When the entire OS is written entirely in Rust or Go from the kernel on up, and all applications are also written in the same language.
Oh, and the silicon itself becomes adapted to the paradigms presented by those programming languages, since C was designed to work on the existing silicon. Forcing entirely new hardware designs to meet an evolving and always-changing software paradigm is an expensive proposition in a commodity market and it will take either a lot of central control and will power or a lot of time.
Up to 1972, computing world managed without C, and even afterwards plenty of systems until the early 1990's kept doing quite well without any trace of C code.
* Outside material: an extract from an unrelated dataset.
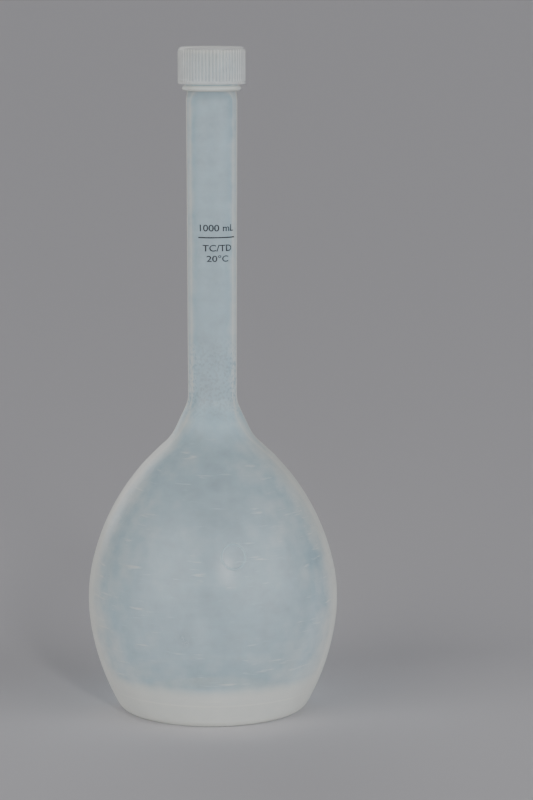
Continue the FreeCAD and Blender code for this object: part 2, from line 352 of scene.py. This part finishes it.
for vertex in flask.data.vertices:
    radius = math.hypot(vertex.co.x, vertex.co.y) / MM
    height = vertex.co.z / MM
    on_finish = COLLAR_HEIGHT + COLLAR_WIDTH / 2 < height < HEIGHT - LIP_LENGTH + NEAR
    if on_finish and radius > FINISH_RADIUS - NEAR:
        angle = math.degrees(math.atan2(vertex.co.y, vertex.co.x))
        rise = ridge_rise(
            angle, height, RIDGE_START, HEIGHT - RIDGE_BELOW, RIDGE_TURNS,
            RIDGE_BASE, RIDGE_LAND, RUN_OUT,
        )
        swell = 1 + RIDGE_HEIGHT * rise / radius
        vertex.co.x *= swell
        vertex.co.y *= swell

# The halves of the mould met in the plane Y = 0, and a blown wall is never quite even.
PARTING_STAND, PARTING_HALF = 0.10, 0.35
WAVE_DEPTH, WAVE_LENGTH, WAVE_TOP, WAVE_FADE, WAVE_FOOT = 0.18, 34.0, 120.0, 40.0, 20.0
clear_selection()
bpy.context.view_layer.objects.active = flask
flask.select_set(True)
bpy.ops.object.mode_set(mode="EDIT")
for side in (-PARTING_HALF, PARTING_HALF):
    bpy.ops.mesh.select_all(action="SELECT")
    bpy.ops.mesh.bisect(plane_co=(0, side * MM, 0), plane_no=(0, 1, 0))
bpy.ops.object.mode_set(mode="OBJECT")
outward = [v.normal.x * v.co.x + v.normal.y * v.co.y > 0 for v in flask.data.vertices]
for vertex, outer_skin in zip(flask.data.vertices, outward):
    place = vertex.co / MM
    radius = math.hypot(place.x, place.y)
    if radius < 1:  # the poles
        continue
    fade = min(1.0, max(0.0, (WAVE_TOP - place.z) / WAVE_FADE)) * min(1.0, place.z / WAVE_FOOT)
    wave = 0.5 + 0.5 * noise.noise(place / WAVE_LENGTH)
    grow = -WAVE_DEPTH * wave * fade
    if abs(place.y) < NEAR and outer_skin and place.z < COLLAR_HEIGHT:
        grow = min(grow + PARTING_STAND, BULB_RADIUS - radius)
    vertex.co.x *= 1 + grow / radius
    vertex.co.y *= 1 + grow / radius

# A plain moulded ring, flatter than it is wide, stands on the front of the bulb.
MARK_TURN, MARK_HEIGHT, MARK_RADIUS, MARK_SECTION, MARK_FLATNESS = -78.7, 83.1, 5.5, 0.55, 0.8
clear_selection()
bpy.ops.mesh.primitive_torus_add(
    major_radius=MARK_RADIUS * MM,
    minor_radius=MARK_SECTION * MM,
    major_segments=96,
    minor_segments=14,
)
mark = bpy.context.object
mark_turn = math.radians(MARK_TURN)
for vertex in mark.data.vertices:
    across, up, stand = vertex.co / MM
    height = MARK_HEIGHT + up
    above = next(i for i, point in enumerate(outside) if point[1] > height)
    low, top = outside[above - 1], outside[above]
    skin = low[0] + (top[0] - low[0]) * (height - low[1]) / (top[1] - low[1])
    skin += stand * MARK_FLATNESS - WAVE_DEPTH / 2
    turn = mark_turn + across / skin
    vertex.co = (skin * math.cos(turn) * MM, skin * math.sin(turn) * MM, height * MM)
bpy.ops.object.mode_set(mode="EDIT")
bpy.ops.mesh.select_all(action="SELECT")
bpy.ops.mesh.normals_make_consistent(inside=False)
bpy.ops.object.mode_set(mode="OBJECT")
bpy.ops.object.shade_smooth()
bpy.context.view_layer.objects.active = flask
flask.select_set(True)
bpy.ops.object.join()

CLEAR = (1, 1, 1, 1)
THIN_HAZE = (0.60, 0.80, 0.885, 1)  # thin polypropylene scatters blue
THICK_HAZE = (0.95, 0.94, 0.875, 1)  # and thick polypropylene looks like cream
HAZE_PER_MM = 0.33
HAZE_FADE, NECK_FADE = 0.8, 0.27  # powers: twice the way in the wall clouds less than twice as much
MOST_SHEEN, BEHIND_SHARE = 0.14, 0.42
PLASTIC_SHINE, INNER_SHINE, INNER_TINT = 1.42, 1.22, (0.9, 0.95, 1, 1)
INNER_ROUGHNESS, INNER_REACH = 0.32, 0.0583  # the reach in metres, short of the bulb's outside
# Where one part of the shell gives way to the next, each from and to a height in metres.
BULB_TO_NECK, FOOT_TO_HEEL, HEEL_TO_BULB = (0.126, 0.158), (0.0016, 0.0034), (0.015, 0.0225)
COLLAR_RISE, COLLAR_FALL = (0.2936, 0.2943), (0.2960, 0.2967)
SEAM_RISE, SEAM_FALL = (0.0113, 0.0117), (0.0119, 0.0123)  # round the mould's bottom plug
SPECKLE_RISE, SPECKLE_FALL = (0.135, 0.150), (0.165, 0.185)
BACK_TO_FRONT = (-0.025, 0.010)  # across the flask, as the heel is milkier on its printed side
# How much each of them clouds, in millimetres of wall or as a share of the wall that is there.
CLOUDS, STREAKS, PATCHES, LEAST = 0.8, 0.4, 1.3, -0.25
# The first on the next line is painted highlight: sparse white streaks of extra haze that stand in
# for glints of the lamps.
PAINTED_GLINTS, HEEL, SEAM, FOOT, COLLAR = 2.2, 4.5, 4.0, 9.0, 9.0
RIM, NECK_RIM, RIM_POWER = 12.0, 20.0, 8
NECK_CLEARER, SPECKLE_CLEARER = 0.2, 0.4
THICK_FROM, THICK_RATE = 1.2, 0.9  # in thicknesses of the wall


def step_up(amount, low, high):
    """0 below low and 1 above high, with a soft way between."""
    settings = {"interpolation_type": "SMOOTHSTEP"}
    values = {"Value": amount, "From Min": low, "From Max": high}
    return amount.finish.add("MapRange", settings, values)


def between(amount, rise, fall):
    """1 from the end of the rise to the start of the fall, and 0 outside both."""
    return step_up(amount, *rise) * (1 - step_up(amount, *fall))


def way_in_wall(finish, radius, cosine, wall):
    """How far light goes inside a round wall, in millimetres, when it meets it at this cosine."""
    bore = radius - wall
    hidden = bore * bore - radius * radius * (1 - cosine * cosine)
    return (radius * cosine - hidden.maths("MAXIMUM", 0.0) ** 0.5) * (1 / MM)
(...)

C was created in response to then dominating practice to use assembler for all kinds of coding tasks (not just “system programming”). I wouldn’t characterize the situation as “doing quite well.” On the other hand, C didn’t take off on IBM System 370 until much later, due to the availability of PL/I.
Jovial, ESPOL/NEWP, PL/I, PL/S, BLISS and a couple of others did exist and were in active use outside Bell Labs.
Even Multics actual history was only a failure from Bell Labs perspective, as they went on and were even considered more secure in a DoD security assessment.
Even IBM did all their RISC research in PL.8, before deciding to create what would be AIX, as by then it was all about UNIX workstation market.
Had AT&T been allowed to sell UNIX from day one at the same price as competing OSes, I bet C wouldn't be around.
C is effectively a _predictable_ and portable assembler. You can't do that with Rust because everything is catastrophically moved, which makes it harder for humans to predict emitted code, and Go afaik has a runtime.
Rust uses references all over the place and reuses the same memory addresses within stack that once belonged to another object because the compiler can guarantee it, but that makes it much less reasonable to write.
If you can reason with -O0 you can take it that your code will remain correct in later levels.